Los inmensos períodos de tiempo que ello supone hicieron que evolucionasen no sólo los idiomas, sino también las escrituras. Al igual que los jeroglíficos, no eran todos idénticos. La escritura cuneiforme tampoco lo fue. Los documentos que Botta enviaba a París tenían un aspecto completamente distinto a los que Niebuhr había traído de Persépolis. Por eso, en las primeras publicaciones sobre el desciframiento de la escritura cuneiforme no se habla de inscripciones asirias o babilónicas, sino tan sólo de persepolitanas.
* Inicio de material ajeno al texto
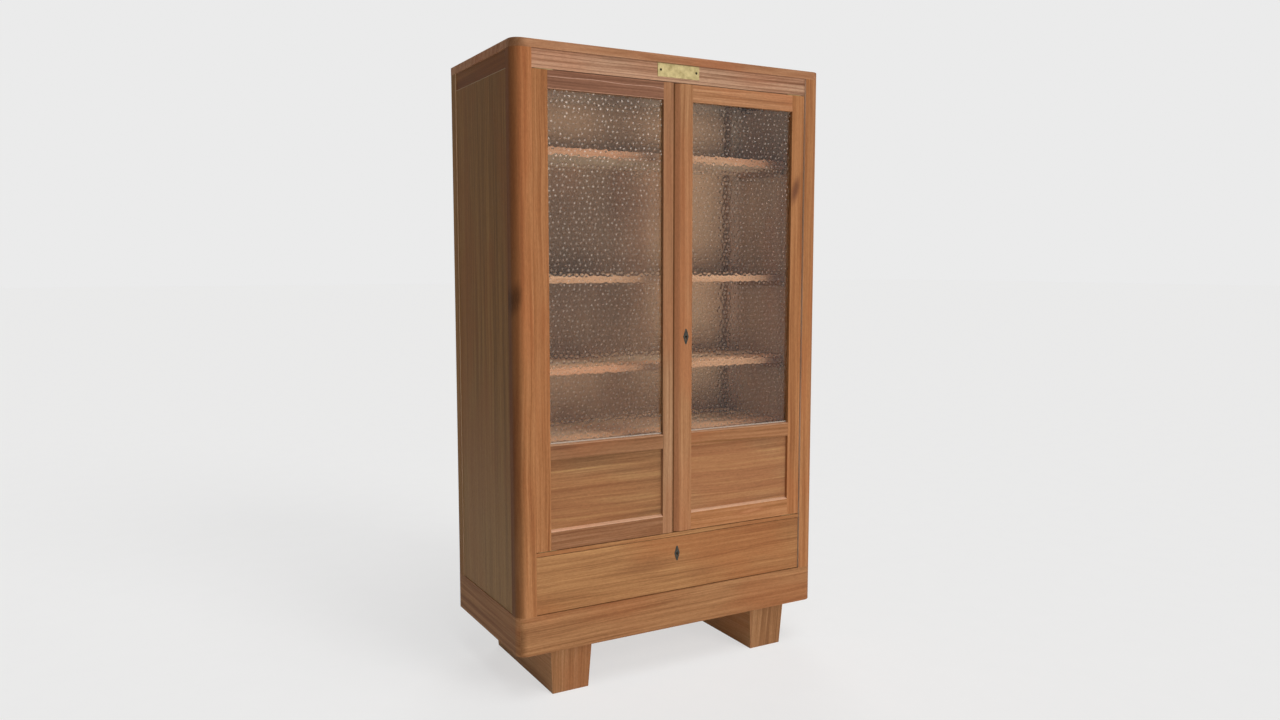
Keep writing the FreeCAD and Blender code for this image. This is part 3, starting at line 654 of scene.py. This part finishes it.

Aquellas placas, que cuentan dos milenios y medio, habrían de convertirse en la clave de todas las que después surgirían de las ruinas de los valles del Eufrates y el Tigris.
Su desciframiento es genial. Es una de las obras maestras del cerebro humano y debe parangonarse con las mayores realizaciones científicas y técnicas del espíritu.
El 9 de junio de 1775 nació en Münden (Alemania) Georg Friedrich Grotefend. Primero en su pueblo natal y luego en Ilefeld, se preparó para la enseñanza y luego estudió Filología en Gotinga; en 1797 era maestro auxiliar en una escuela comunal; en 1803, pro-rector; luego co-rector en el Instituto, en Francfort del Main; en 1817 fundó una sociedad de filólogos; en 1821 fue nombrado director del Liceo en Hannover; en 1849 fue jubilado como correspondía a un funcionario oficial y falleció el 15 de diciembre de 1853.
A los veintisiete años de edad, ese hombre, cuya vida es la de un ciudadano honrado, de costumbres moderadas y libre de extravagancias, hallándose en una reunión entre amigos donde se había bebido algo, tuvo la idea de hacer la apuesta verdaderamente absurda de comprometerse a hallar la clave para descifrar la escritura cuneiforme. Lo único que tenía a su disposición eran algunas malas copias de inscripciones persepolitanas. Pero afrontó el problema con despreocupación juvenil y logró lo que los mejores especialistas de la época habían considerado imposible.